Collected data →
══════

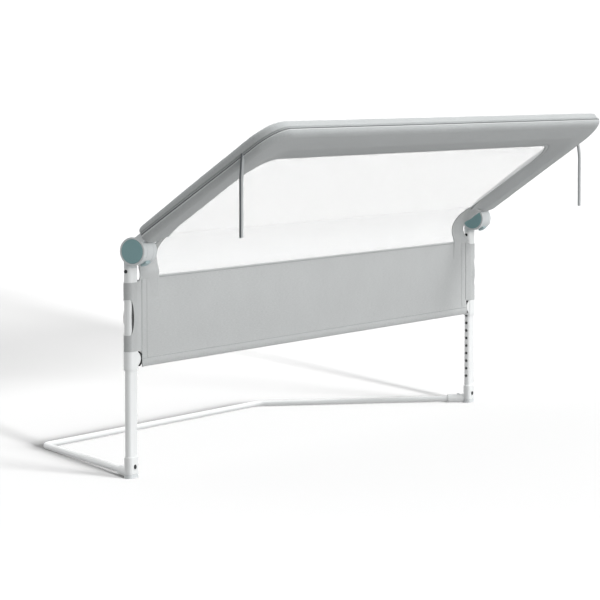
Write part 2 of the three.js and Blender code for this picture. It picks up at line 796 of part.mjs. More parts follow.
const coverCornerSteps = 8;
const backRound = 9;
const backRoundShares = [[1, 0], [0.3, 0.28], [0, 1]]; // inward, and down from the bed side face
const frontSlope = 12.5; // from the outer edge to the crisp line of the front face
const frontSlopeShares = [[0.1, 0.35], [0.44, 0.735], [1, 1]]; // inward, and down from the seam
const seamGroove = 1.2;
const seamHalf = 1;
const padReach = 55.5; // from the outer edge to where the padding begins to thin toward the window
const windowHem = 0.6; // cloth on each side of the mesh at the edge of the window
const channelWall = 3.2;

// the outer and inner edges of the cover at one station round the guard
function coverStations() {
  const stations = [];
  const innerTop = guardReach - coverBand;
  const innerSide = guardHalfWidth - coverBand;
  stations.push({
    outer: new THREE.Vector2(guardHalfWidth, coverStart),
    inner: new THREE.Vector2(innerSide, coverStart),
  });
  for (let step = 0; step <= coverCornerSteps; step += 1) {
    const angle = ((Math.PI / 2) * step) / coverCornerSteps;
    const ray = new THREE.Vector2(Math.cos(angle), Math.sin(angle));
    const outer = new THREE.Vector2(guardHalfWidth - outerCorner, guardReach - outerCorner);
    const inner = new THREE.Vector2(innerSide - windowCorner, innerTop - windowCorner);
    stations.push({
      outer: outer.addScaledVector(ray, outerCorner),
      inner: inner.addScaledVector(ray, windowCorner),
    });
  }
  const mirrored = stations.map(({ outer, inner }) => ({
    outer: new THREE.Vector2(-outer.x, outer.y),
    inner: new THREE.Vector2(-inner.x, inner.y),
  }));
  return [...stations, ...mirrored.reverse()];
}

// a swept band whose section is a list of [distance inward, level]
function sweptBand(section, stations) {
  return skin(
    stations.map(({ outer, inner }) =>
      section.map(([distance, level]) => {
        const place = outer.clone().lerp(inner, distance / coverBand);
        return new THREE.Vector3(place.x, level, place.y);
      }),
    ),
  );
}

// the first and last stations moved down the arms, so that a cutter runs past the ends
function lengthened(stations) {
  const last = stations.length - 1;
  return stations.map((station, k) => {
    if (k !== 0 && k !== last) return station;
    const drop = (point) => new THREE.Vector2(point.x, point.y - overrun);
    return { outer: drop(station.outer), inner: drop(station.inner) };
  });
}

const slopeDrop = seamLevel - seamHalf - coverFront;
const guardCoverSection = [
  ...backRoundShares.map(([inward, down]) => [backRound * inward, coverBack - backRound * down]),
  [0, seamLevel + seamHalf],
  [seamGroove, seamLevel],
  [0, seamLevel - seamHalf],
  ...frontSlopeShares.map(([inward, down]) => [frontSlope * inward, seamLevel - seamHalf - slopeDrop * down]),
  [padReach, coverFront],
  [coverBand, meshLevel - windowHem],
  [coverBand, meshLevel + meshThick + windowHem],
  [padReach, coverBack],
];

function guardCoverGeometry() {
  const low = frameMid - frameThick / 2 - fitGap;
  const high = frameMid + frameThick / 2 + fitGap;
  const near = channelWall + slideGap;
  const channel = [
    [near + overrun / 2, high],
    [near, high - overrun],
    [near, seamLevel - channelWall],
    [2 * channelWall, low + overrun / 2],
    [3 * channelWall, low],
    [padReach - channelWall, low],
    [padReach - channelWall, high],
  ];
  const stations = coverStations();
  return cut(sweptBand(guardCoverSection, stations), sweptBand(channel, lengthened(stations)));
}

// Mesh panel in the window of the guard

function meshPanelGeometry() {
  const top = guardReach - coverBand - fitGap;
  const radius = windowCorner - fitGap;
  const shape = new THREE.Shape();
  shape.moveTo(-meshEdge, coverStart + fitGap);
  shape.lineTo(meshEdge, coverStart + fitGap);
  shape.absarc(meshEdge - radius, top - radius, radius, 0, Math.PI / 2);
  shape.absarc(radius - meshEdge, top - radius, radius, Math.PI / 2, Math.PI);
  return alongY(shape, meshLevel, meshLevel + meshThick, coverCornerSteps);
}

// Hanging strap: a flat tape that comes out of the perimeter seam below a top corner and hangs
// straight down; its points are in the rail's frame, for the right-hand side

const strapWidth = 10;
const strapThick = 4;
const strapRoute = [
  [750.9, -239.8, 575],
  [751.1, -240.1, 571.5],
  [751.3, -240.4, 568],
  [751.7, -240.7, 564],
  [752.1, -241, 560],
  [752.5, -241.3, 556],
  [752.9, -241.5, 552],
  [753.5, -241.9, 543],
  [753.7, -242, 533],
  [753.7, -242, 518],
  [753.7, -242, 503],
  [753.7, -242, 488],
  [753.7, -242, 474],
  [753.7, -242, 460],
  [753.7, -242, 446],
  [753.7, -242, 432],
];

function strapGeometry() {
  const corner = strapThick / 4;
  const halfX = strapWidth / 2;
  const halfY = strapThick / 2;
  const section = new THREE.Shape();
  section.moveTo(-halfX + corner, -halfY);
  section.lineTo(halfX - corner, -halfY);
  section.lineTo(halfX, -halfY + corner);
  section.lineTo(halfX, halfY - corner);
  section.lineTo(halfX - corner, halfY);
  section.lineTo(-halfX + corner, halfY);
  section.lineTo(-halfX, halfY - corner);
  section.lineTo(-halfX, -halfY + corner);
  section.closePath();
  return tubeAlong(section, strapRoute.map(([x, y, z]) => new THREE.Vector3(x, y, z)));
}

// Assembly

const rail = new THREE.Group();

const base = new THREE.Group();
base.applyMatrix4(barPlane);
base.add(piece("base_bar", baseBarGeometry(), coatedSteel));
rail.add(base);

rail.add(piece("skirt_panel", skirtGeometry(), greyCloth));
rail.add(piece("mesh_fold", meshFoldGeometry(), whiteMesh));

const guard = new THREE.Group();
guard.position.set(0, -axisForward, axisHeight);
guard.rotation.x = guardTilt;
guard.add(piece("guard_frame_tube", guardFrameGeometry(), bareAluminium));
guard.add(piece("guard_cover", guardCoverGeometry(), guardCloth));
guard.add(piece("mesh_panel", meshPanelGeometry(), whiteMesh));
rail.add(guard);

const sides = [
  { side: "right", mirror: 1 },
  { side: "left", mirror: -1 },
];
for (const { side, mirror } of sides) {
  const post = new THREE.Group();
  post.position.x = mirror * postX;
  post.scale.x = mirror;
  post.add(piece(`${side}_base_bracket`, bracketGeometry(), whitePlastic));
  post.add(piece(`${side}_foot_cap`, footGeometry(), palePlastic));
  post.add(piece(`${side}_bracket_screw`, bracketScrewGeometry(), darkSteel));
  post.add(piece(`${side}_base_snap_button`, snapButtonGeometry(), bareSteel));
  post.add(piece(`${side}_lower_post`, lowerPostGeometry(), coatedSteel));
  post.add(piece(`${side}_upper_post`, upperPostGeometry(), coatedSteel));
  post.add(piece(`${side}_post_collar`, collarGeometry(), whitePlastic));
  post.add(piece(`${side}_height_latch`, latchGeometry(), blackPlastic));
  post.add(piece(`${side}_hinge_knuckle`, knuckleGeometry(), palePlastic));
  post.add(piece(`${side}_release_button`, releaseButtonGeometry(), paleTealPlastic));
  post.add(piece(`${side}_hinge_axle`, axleGeometry(), bareSteel));
  post.add(piece(`${side}_post_rivet`, postRivetGeometry(), darkSteel));
  post.add(piece(`${side}_skirt_sleeve`, sleeveGeometry(), greyCloth));
  rail.add(post);

  const arm = new THREE.Group();
  arm.position.x = mirror * postX;
  arm.scale.x = mirror;
  arm.add(piece(`${side}_hinge_arm`, hingeArmGeometry(), palePlastic));
  arm.add(piece(`${side}_outer_cap`, capGeometry(1), tealPlastic));
  arm.add(piece(`${side}_inner_cap`, capGeometry(-1), tealPlastic));
  guard.add(arm);

  const soft = new THREE.Group();
  soft.scale.x = mirror;
  soft.add(piece(`${side}_corner_band`, cornerBandGeometry(), greyCloth));
  soft.add(piece(`${side}_hanging_strap`, strapGeometry(), guardCloth));
  rail.add(soft);
}

// The origin is on the floor, in the middle of the whole rail
const box = new THREE.Box3().setFromObject(rail);
rail.position.y = -(box.min.y + box.max.y) / 2;

export default rail;
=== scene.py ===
import json
import math

import bmesh
import bpy
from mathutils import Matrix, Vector, geometry, noise

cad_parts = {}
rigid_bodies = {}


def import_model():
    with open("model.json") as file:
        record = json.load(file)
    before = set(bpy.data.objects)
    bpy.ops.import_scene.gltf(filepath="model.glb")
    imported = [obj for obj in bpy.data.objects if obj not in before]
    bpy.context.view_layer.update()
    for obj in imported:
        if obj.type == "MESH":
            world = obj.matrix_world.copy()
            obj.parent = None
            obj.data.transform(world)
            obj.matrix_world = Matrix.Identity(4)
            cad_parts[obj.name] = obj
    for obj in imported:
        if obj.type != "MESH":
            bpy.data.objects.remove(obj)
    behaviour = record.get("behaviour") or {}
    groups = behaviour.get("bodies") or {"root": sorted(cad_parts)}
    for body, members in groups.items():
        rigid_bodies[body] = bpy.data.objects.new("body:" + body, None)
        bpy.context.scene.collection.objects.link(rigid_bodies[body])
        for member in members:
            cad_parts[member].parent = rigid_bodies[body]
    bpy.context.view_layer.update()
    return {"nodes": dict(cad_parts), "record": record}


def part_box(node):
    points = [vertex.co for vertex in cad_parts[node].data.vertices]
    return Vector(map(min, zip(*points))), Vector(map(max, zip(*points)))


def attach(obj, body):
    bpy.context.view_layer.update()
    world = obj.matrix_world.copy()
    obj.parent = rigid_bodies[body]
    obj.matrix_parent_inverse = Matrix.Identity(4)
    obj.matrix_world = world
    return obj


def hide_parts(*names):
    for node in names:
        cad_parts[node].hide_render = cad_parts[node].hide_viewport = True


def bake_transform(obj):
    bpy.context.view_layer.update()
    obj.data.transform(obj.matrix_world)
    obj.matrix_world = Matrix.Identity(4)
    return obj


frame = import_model()

# Camera: low beside the left end of the rail and in front of it, looking along the guard with a
# long lens, as the photograph does.
post_line = sum(corner.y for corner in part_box("left_lower_post")) / 2
camera_turn = math.radians(62.3508)
camera_dip = math.radians(4.127)
level_share = math.cos(camera_dip)
look = Vector(
    (math.sin(camera_turn) * level_share, math.cos(camera_turn) * level_share, -math.sin(camera_dip))
)
camera = bpy.data.objects.new("camera", bpy.data.cameras.new("camera"))
camera.data.sensor_width = 36
camera.data.lens = 183.07
camera.data.clip_end = 300
camera.location = (-5.3239, post_line - 2.7495, 0.7015)
camera.rotation_euler = look.to_track_quat("-Z", "Y").to_euler()
bpy.context.scene.collection.objects.link(camera)
bpy.context.scene.camera = camera

# Hanging straps: flat woven tapes, one below each top corner of the guard. Each comes out of the
# guard's perimeter seam, turns down and hangs straight under its own weight, cut square at its end.
sides = (("left", -1), ("right", 1))
strap_width, strap_thick = 0.010, 0.004
strap_route_mm = [
    (744.5, -239.8, 575), (745.3, -240.1, 571.5), (746.2, -240.4, 568), (747.4, -240.7, 564),
    (748.6, -241, 560), (749.8, -241.3, 556), (750.8, -241.5, 552), (752.6, -241.9, 543),
    (753.7, -242, 533), (753.7, -242, 518), (753.7, -242, 503), (753.7, -242, 488),
    (753.7, -242, 474), (753.7, -242, 460), (753.7, -242, 446), (753.7, -242, 432),
]


def srgb(code):
    channels = [int(code[i:i + 2], 16) / 255 for i in (0, 2, 4)]
    return [c / 12.92 if c <= 0.04045 else ((c + 0.055) / 1.055) ** 2.4 for c in channels] + [1.0]


def clamp(value):
    return max(0.0, min(1.0, value))


def even_steps(low, high, count):
    return [low + (high - low) * k / count for k in range(count + 1)]


def mirrored_steps(half, count):
    """Even steps across, from -half to half."""
    return [half * (k / count - 1) for k in range(2 * count + 1)]


def heading_at(path, k):
    """The direction of a path at its point k."""
    return (path[min(k + 1, len(path) - 1)] - path[max(k - 1, 0)]).normalized()


def thicken(piece, thickness, offset=0):
    wall = piece.modifiers.new("thickness", "SOLIDIFY")
    wall.thickness, wall.offset = thickness, offset


def smooth_path(points, steps):
    """A smooth curve through the given points, with so many steps between each two."""
    ends = [points[0] * 2 - points[1]] + list(points) + [points[-1] * 2 - points[-2]]
    path = []
    for a, b, c, d in zip(ends, ends[1:], ends[2:], ends[3:]):
        for k in range(steps):
            t = k / steps
            path.append(
                ((b * 2) + (c - a) * t + (a * 2 - b * 5 + c * 4 - d) * t * t
                 + (b * 3 - a - c * 3 + d) * t * t * t) / 2
            )
    return path + [points[-1].copy()]


def travelled(points):
    """The distance along a path to each of its points."""
    travel = [0.0]
    for before, ahead in zip(points, points[1:]):
        travel.append(travel[-1] + (ahead - before).length)
    return travel


def link_object(name, content):
    piece = bpy.data.objects.new(name, content)
    bpy.context.scene.collection.objects.link(piece)
    return piece


def link_mesh(name, mesh, sharp=40):
    for face in mesh.polygons:
        face.use_smooth = True
    mesh.set_sharp_from_angle(angle=math.radians(sharp))
    return link_object(name, mesh)


def paint(piece, *finishes):
    for finish in finishes:
        piece.data.materials.append(finish)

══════

Given exercise → Print exactly the lines from the line with "the whole rail" to the line with "imported = [obj", both included, and nothing else.

Result of this task →
// The origin is on the floor, in the middle of the whole rail
const box = new THREE.Box3().setFromObject(rail);
rail.position.y = -(box.min.y + box.max.y) / 2;

export default rail;
=== scene.py ===
import json
import math

import bmesh
import bpy
from mathutils import Matrix, Vector, geometry, noise

cad_parts = {}
rigid_bodies = {}


def import_model():
    with open("model.json") as file:
        record = json.load(file)
    before = set(bpy.data.objects)
    bpy.ops.import_scene.gltf(filepath="model.glb")
    imported = [obj for obj in bpy.data.objects if obj not in before]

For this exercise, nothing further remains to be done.